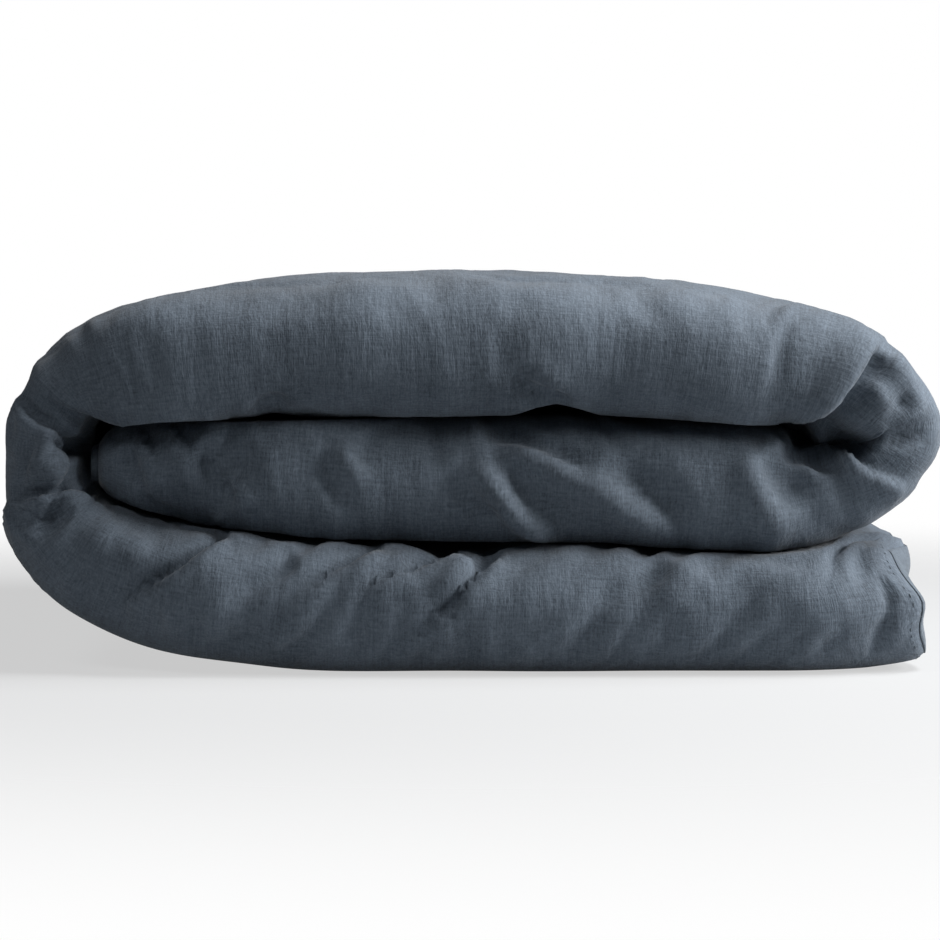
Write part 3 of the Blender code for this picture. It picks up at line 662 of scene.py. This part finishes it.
def shell_mesh(u, v, top, bottom, wrap=False):
    """Points, quads and flat (u, v) of the closed shell between two grids of points, closed into a
    ring along its rows where wrap is true. The sign of its volume tells which way its faces point."""
    count, columns = top.shape[:2]
    upper = count * columns
    i, j = np.meshgrid(np.arange(count if wrap else count - 1), np.arange(columns - 1), indexing="ij")
    i, j = i.ravel(), j.ravel()
    after = (i + 1) % count
    a, b, c, d = i * columns + j, after * columns + j, after * columns + j + 1, i * columns + j + 1
    quads = [np.stack([a, d, c, b], 1), np.stack([a, b, c, d], 1) + upper]
    sides = [(j == 0, b, a), (j == columns - 2, d, c)]
    if not wrap:
        sides += [(i == 0, a, d), (i == count - 2, c, b)]
    for chosen, start, end in sides:
        start, end = start[chosen], end[chosen]
        quads.append(np.stack([start, start + upper, end + upper, end], 1))
    quads = np.concatenate(quads)
    points = np.concatenate([bottom.reshape(-1, 3), top.reshape(-1, 3)])
    corner = points[quads] - points.mean(0)
    areas = np.cross(corner[:, 1], corner[:, 2]) + np.cross(corner[:, 2], corner[:, 3])
    volume = (corner[:, 0] * areas).sum()
    if volume < 0:
        quads = quads[:, ::-1]
    flat = np.stack([u.ravel(), v.ravel()], 1)
    return points, quads, np.concatenate([flat, flat])


def soft_piece(name, material, slot, nodes, *shells):
    """An object of one or more closed shells, whose UV map is the cloth's own u and v in metres."""
    points, flat = (np.concatenate([shell[i] for shell in shells]) for i in (0, 2))
    starts = np.cumsum([0] + [len(shell[0]) for shell in shells[:-1]])
    quads = np.concatenate([shell[1] + start for shell, start in zip(shells, starts)])
    mesh = bpy.data.meshes.new(name)
    mesh.from_pydata(points, [], quads)
    uv = flat[quads.reshape(-1)].astype(np.float32).reshape(-1)
    mesh.uv_layers.new(name="cloth").data.foreach_set("uv", uv)
    mesh.polygons.foreach_set("use_smooth", np.ones(len(quads), bool))
    mesh.materials.append(material)
    made = bpy.data.objects.new(name, mesh)
    scene.collection.objects.link(made)
    if nodes:
        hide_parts(*nodes)
    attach(made, "duvet")
    return made


def within(values, low, high):
    """low, high and the values between them."""
    return np.concatenate([[low], values[(values > low + 1e-4) & (values < high - 1e-4)], [high]])


def sheet_shell(u, v, share, offset, cloth, outer=face_cloth):
    """A cloth of even thickness on the rows u by v, whose outer side is at that share and offset."""
    u, v = np.meshgrid(u, v, indexing="ij")
    inward = -np.sign(share) * cloth
    return shell_mesh(u, v, layer(u, v, share, offset, outer), layer(u, v, share, offset + inward, outer))


def colour_between(tree, share, dark, light):
    """The colour that runs from dark to light as share goes from 0 to 1."""
    ends = {0: share, 6: (*dark, 1), 7: (*light, 1)}
    return node(tree, "ShaderNodeMix", {"data_type": "RGBA"}, ends, 2)


def raised_by(tree, shader, height, strength, distance):
    """The surface raised by a height, as a bump on the shader's normal."""
    look = {"Strength": strength, "Distance": distance, "Height": height}
    bump = node(tree, "ShaderNodeBump", {}, look)
    tree.links.new(bump.link, shader.inputs["Normal"])


def woven(name, dark, light, thread, contrast=1.0, bump=0.5, sheen=0.12):
    """A washed plain weave: uneven threads both ways, slubs along them, and a soft fade in patches.

    The tone and the height are sums of noises stretched along one thread or the other."""
    material, tree, shader = new_material(name, CLOTH_ROUGHNESS, sheen=sheen)
    place = node(tree, "ShaderNodeUVMap", {"uv_map": "cloth"})

    def noise(along_u, along_v, detail=2):
        scale = (1 / along_u, 1 / along_v, 1)
        stretched = node(tree, "ShaderNodeMapping", {}, {"Vector": place, "Scale": scale})
        look = {"Vector": stretched, "Scale": 1.0, "Detail": detail, "Roughness": 0.6}
        return node(tree, "ShaderNodeTexNoise", {"noise_dimensions": "2D"}, look)

    weft = noise(thread, thread * 16)
    warp = noise(thread * 16, thread)
    slub = noise(thread * 2.2, thread * 40, 1)
    grain = noise(thread * 1.4, thread * 1.5)
    crumple = noise(0.011, 0.016, 4)
    patch = noise(0.08, 0.06, 3)
    mottle = noise(0.0028, 0.0034, 3)
    uneven = weft * 0.30 + warp * 0.32 + slub * 0.14 + grain * 0.40 + mottle * 0.24 + patch * 0.36 - 0.88
    tone = node(tree, "ShaderNodeClamp", {}, {"Value": uneven * (1.9 * contrast) + 0.5})
    shade = colour_between(tree, tone, dark, light)
    tree.links.new(shade.link, shader.inputs["Base Color"])
    height = weft * 0.35 + warp * 0.40 + grain * 0.35 + slub * 0.15 + mottle * 0.3 + crumple * 3.0
    raised_by(tree, shader, height, bump, 0.0012)
    rough = weft * 0.2 + (CLOTH_ROUGHNESS - 0.1)
    tree.links.new(rough.link, shader.inputs["Roughness"])
    return material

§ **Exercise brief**
Restate the listing above word for word.

§ **Response**
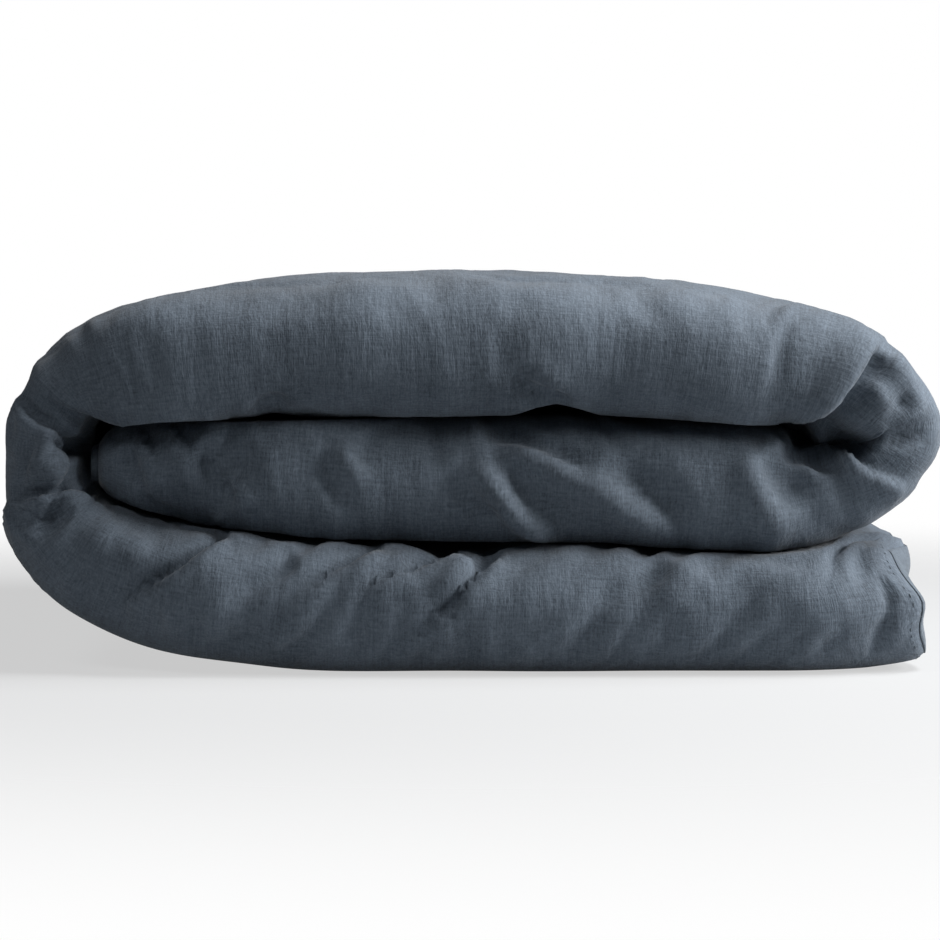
Write part 3 of the Blender code for this picture. It picks up at line 662 of scene.py. This part finishes it.
def shell_mesh(u, v, top, bottom, wrap=False):
    """Points, quads and flat (u, v) of the closed shell between two grids of points, closed into a
    ring along its rows where wrap is true. The sign of its volume tells which way its faces point."""
    count, columns = top.shape[:2]
    upper = count * columns
    i, j = np.meshgrid(np.arange(count if wrap else count - 1), np.arange(columns - 1), indexing="ij")
    i, j = i.ravel(), j.ravel()
    after = (i + 1) % count
    a, b, c, d = i * columns + j, after * columns + j, after * columns + j + 1, i * columns + j + 1
    quads = [np.stack([a, d, c, b], 1), np.stack([a, b, c, d], 1) + upper]
    sides = [(j == 0, b, a), (j == columns - 2, d, c)]
    if not wrap:
        sides += [(i == 0, a, d), (i == count - 2, c, b)]
    for chosen, start, end in sides:
        start, end = start[chosen], end[chosen]
        quads.append(np.stack([start, start + upper, end + upper, end], 1))
    quads = np.concatenate(quads)
    points = np.concatenate([bottom.reshape(-1, 3), top.reshape(-1, 3)])
    corner = points[quads] - points.mean(0)
    areas = np.cross(corner[:, 1], corner[:, 2]) + np.cross(corner[:, 2], corner[:, 3])
    volume = (corner[:, 0] * areas).sum()
    if volume < 0:
        quads = quads[:, ::-1]
    flat = np.stack([u.ravel(), v.ravel()], 1)
    return points, quads, np.concatenate([flat, flat])


def soft_piece(name, material, slot, nodes, *shells):
    """An object of one or more closed shells, whose UV map is the cloth's own u and v in metres."""
    points, flat = (np.concatenate([shell[i] for shell in shells]) for i in (0, 2))
    starts = np.cumsum([0] + [len(shell[0]) for shell in shells[:-1]])
    quads = np.concatenate([shell[1] + start for shell, start in zip(shells, starts)])
    mesh = bpy.data.meshes.new(name)
    mesh.from_pydata(points, [], quads)
    uv = flat[quads.reshape(-1)].astype(np.float32).reshape(-1)
    mesh.uv_layers.new(name="cloth").data.foreach_set("uv", uv)
    mesh.polygons.foreach_set("use_smooth", np.ones(len(quads), bool))
    mesh.materials.append(material)
    made = bpy.data.objects.new(name, mesh)
    scene.collection.objects.link(made)
    if nodes:
        hide_parts(*nodes)
    attach(made, "duvet")
    return made


def within(values, low, high):
    """low, high and the values between them."""
    return np.concatenate([[low], values[(values > low + 1e-4) & (values < high - 1e-4)], [high]])


def sheet_shell(u, v, share, offset, cloth, outer=face_cloth):
    """A cloth of even thickness on the rows u by v, whose outer side is at that share and offset."""
    u, v = np.meshgrid(u, v, indexing="ij")
    inward = -np.sign(share) * cloth
    return shell_mesh(u, v, layer(u, v, share, offset, outer), layer(u, v, share, offset + inward, outer))


def colour_between(tree, share, dark, light):
    """The colour that runs from dark to light as share goes from 0 to 1."""
    ends = {0: share, 6: (*dark, 1), 7: (*light, 1)}
    return node(tree, "ShaderNodeMix", {"data_type": "RGBA"}, ends, 2)


def raised_by(tree, shader, height, strength, distance):
    """The surface raised by a height, as a bump on the shader's normal."""
    look = {"Strength": strength, "Distance": distance, "Height": height}
    bump = node(tree, "ShaderNodeBump", {}, look)
    tree.links.new(bump.link, shader.inputs["Normal"])


def woven(name, dark, light, thread, contrast=1.0, bump=0.5, sheen=0.12):
    """A washed plain weave: uneven threads both ways, slubs along them, and a soft fade in patches.

    The tone and the height are sums of noises stretched along one thread or the other."""
    material, tree, shader = new_material(name, CLOTH_ROUGHNESS, sheen=sheen)
    place = node(tree, "ShaderNodeUVMap", {"uv_map": "cloth"})

    def noise(along_u, along_v, detail=2):
        scale = (1 / along_u, 1 / along_v, 1)
        stretched = node(tree, "ShaderNodeMapping", {}, {"Vector": place, "Scale": scale})
        look = {"Vector": stretched, "Scale": 1.0, "Detail": detail, "Roughness": 0.6}
        return node(tree, "ShaderNodeTexNoise", {"noise_dimensions": "2D"}, look)

    weft = noise(thread, thread * 16)
    warp = noise(thread * 16, thread)
    slub = noise(thread * 2.2, thread * 40, 1)
    grain = noise(thread * 1.4, thread * 1.5)
    crumple = noise(0.011, 0.016, 4)
    patch = noise(0.08, 0.06, 3)
    mottle = noise(0.0028, 0.0034, 3)
    uneven = weft * 0.30 + warp * 0.32 + slub * 0.14 + grain * 0.40 + mottle * 0.24 + patch * 0.36 - 0.88
    tone = node(tree, "ShaderNodeClamp", {}, {"Value": uneven * (1.9 * contrast) + 0.5})
    shade = colour_between(tree, tone, dark, light)
    tree.links.new(shade.link, shader.inputs["Base Color"])
    height = weft * 0.35 + warp * 0.40 + grain * 0.35 + slub * 0.15 + mottle * 0.3 + crumple * 3.0
    raised_by(tree, shader, height, bump, 0.0012)
    rough = weft * 0.2 + (CLOTH_ROUGHNESS - 0.1)
    tree.links.new(rough.link, shader.inputs["Roughness"])
    return material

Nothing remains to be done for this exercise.